From this silly premise, a delightful and compelling epic has been made, one that ingeniously allows the Indian heroes to rebel against British tyranny by literally beating them at their own game. Anyone who’s ever seen Seven Samurai or Dirty Dozen or Mighty Ducks knows how it’s all going to turn out, but Lagaan is so skillfully put together that you can’t help being drawn in as the Forces of Good once again prepare to do battle with the Forces of Evil.
An extensive cast of Englishmen portray the Forces of Evil, and they all speak and act their roles convincingly in both English and Hindi. Many of them sport hilariously authentic sets of bushy sideburns and muttonchops, and they all appear to be genuinely skilled cricket bowlers and batsmen. And cricket skill is as important to this film as kung fu prowess was to Crouching Tiger, Hidden Dragon.
The main baddie Captain Russell is played by Paul Blackthorne, who certainly looks the part of the effete colonialist–imagine a cross between Errol Flynn and Cary Elwes, with the preening superciliousness turned up to eleven.
But the Anglos are mostly just set dressing. The movie is is ultimately a star vehicle for Aamir Khan , and he cuts a dashing figure whether he’s defying the priggish foreigners, entreating his kinsmen to unite behind him, defending the downtrodden castes from his fellow villagers, or romancing his lady love Gauri (Gracy Singh). He also swings a mean bat.

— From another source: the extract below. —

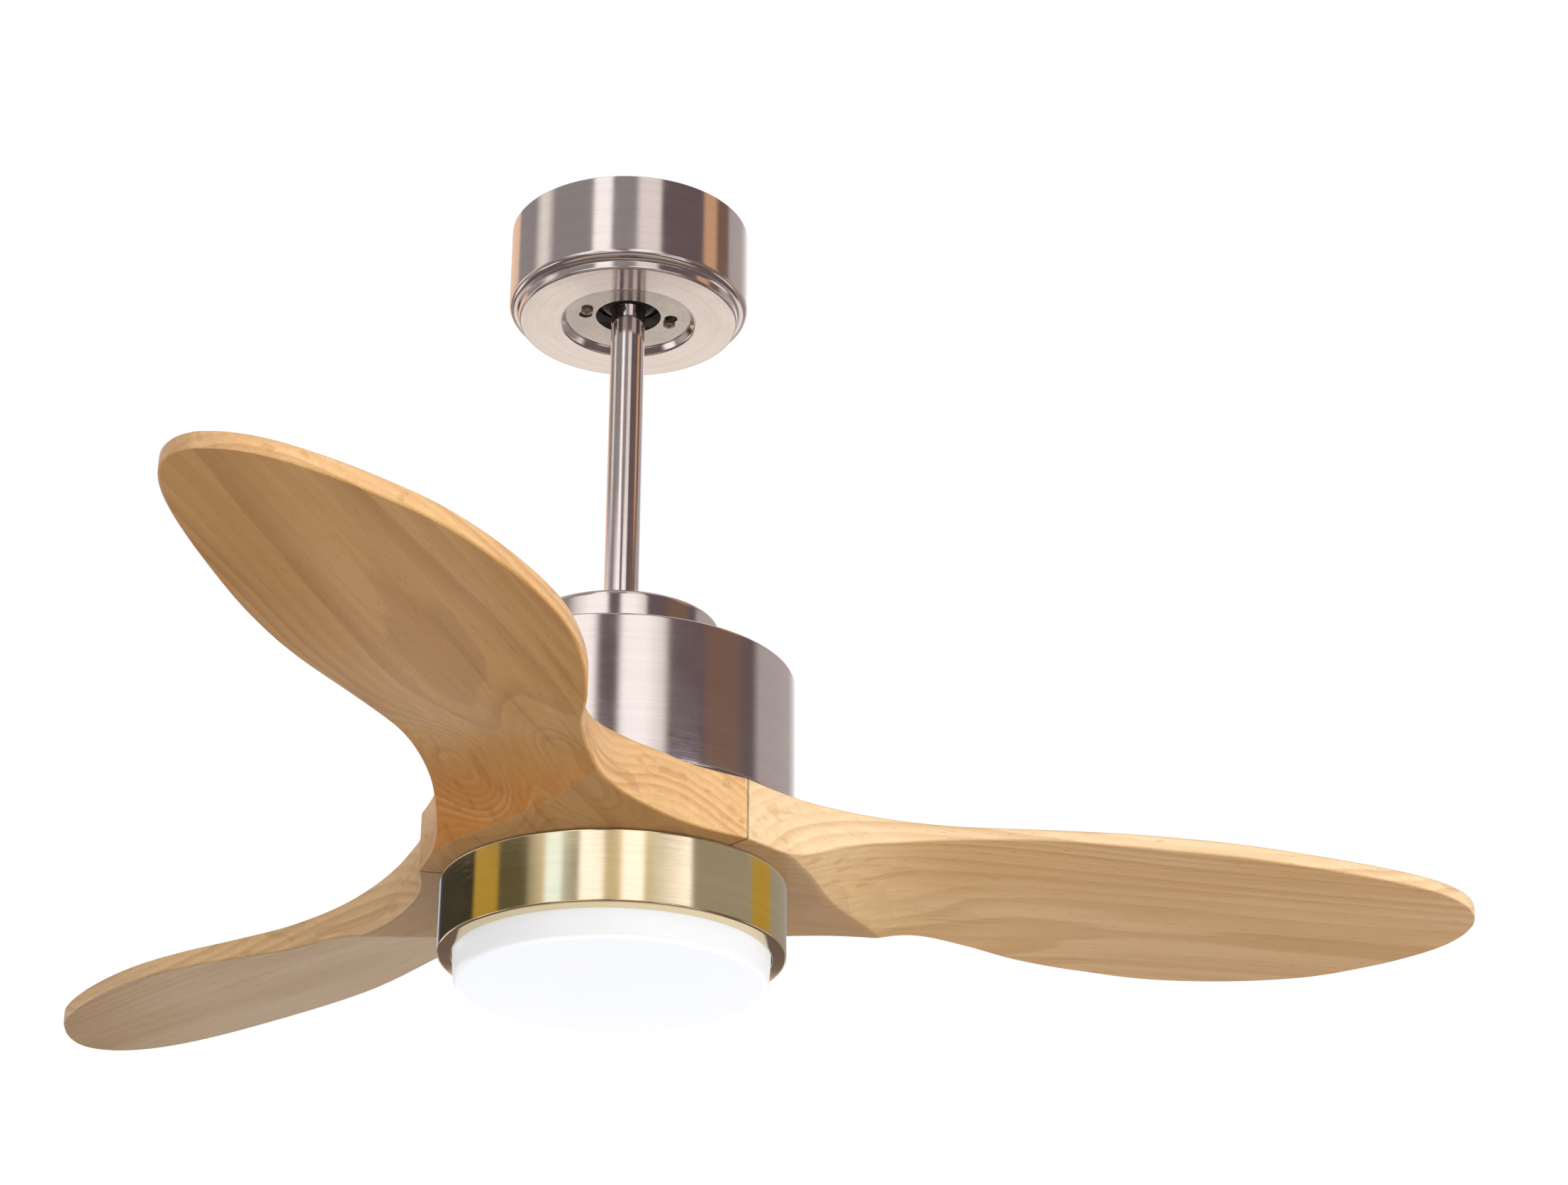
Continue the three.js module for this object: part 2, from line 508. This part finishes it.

Khan is repeatedly upstaged by the rest of the Indian cast. In the time-honored sports movie fashion, a member of every local religion and ethnic group is recruited for the Indian team, and each team member is given their own unique skill and their own personal motivation to win as they all train for the momentous match. The MVP of the supporting cast is definitely Rajesh Vivek as the crazed fortune teller Guran, who steals every scene he’s in with his Rasputinish stare and his ferocious delivery of dialogue and cricket balls.
There’s plenty of time to get to know each and every member of the enormous cast. At four hours with intermission, Lagaan has an epic pacing even by the leisurely standards of Bollywood. The climactic cricket game itself occupies an hour and a half of screen time, gradually building to a nerve-wracking climax as the score climbs into the hundreds.
And not to worry if you don’t know a thing about cricket–you will learn over the course of the movie, just as the villagers do. They are taught the intricacies of the sport by Elizabeth Russell (Rachel Shelley), who is disgusted by the behavior of her wicked brother Captain Russell. She’s also powerfully attracted by the rugged manliness of Bhuvan. A racially charged love triangle of sorts develops between the British woman and the Indian lovers Bhuvan and Gauri; Elizabeth even chimes in wistfully during one of the romantic musical numbers (her lyrics are all English, in a priceless Victorian doggerel style that never fails to provoke gales of laughter from the audience).
Oh yeah, and those musical numbers… Anyone unfamiliar with the integral role that music plays in Bollywood movies is definitely in for a treat. The songs by A. R. Rahman are the sort of tunes that implant on impact and leave you humming them for weeks. Gracy Singh’s dancing is particularly exquisite, but the rest of the staging and choreography doesn’t exactly break new ground. But it all adds immeasurably to your involvement with the story, and you may be surprised at the emotional investment you have made in these characters by the time that the last ball is bowled.
Lagaan is a big-budget movie by Bollywood standards, and at first it looked like it was doomed to share the fate of all overhyped blockbusters. During production, the Indian press buzzed with gloomy stories about the relative inexperience of director Ashutosh Gowariker, the technical difficulties caused by his unheard-of use of synchronized sound, and the travails of a six-month location shoot (a veritable eternity in an industry where some stars make six movies a year).
Luckily for all of us, everything came together beautifully. Lagaan is a terrific “summer movie,” and a great introduction to the joys of Indian popular cinema.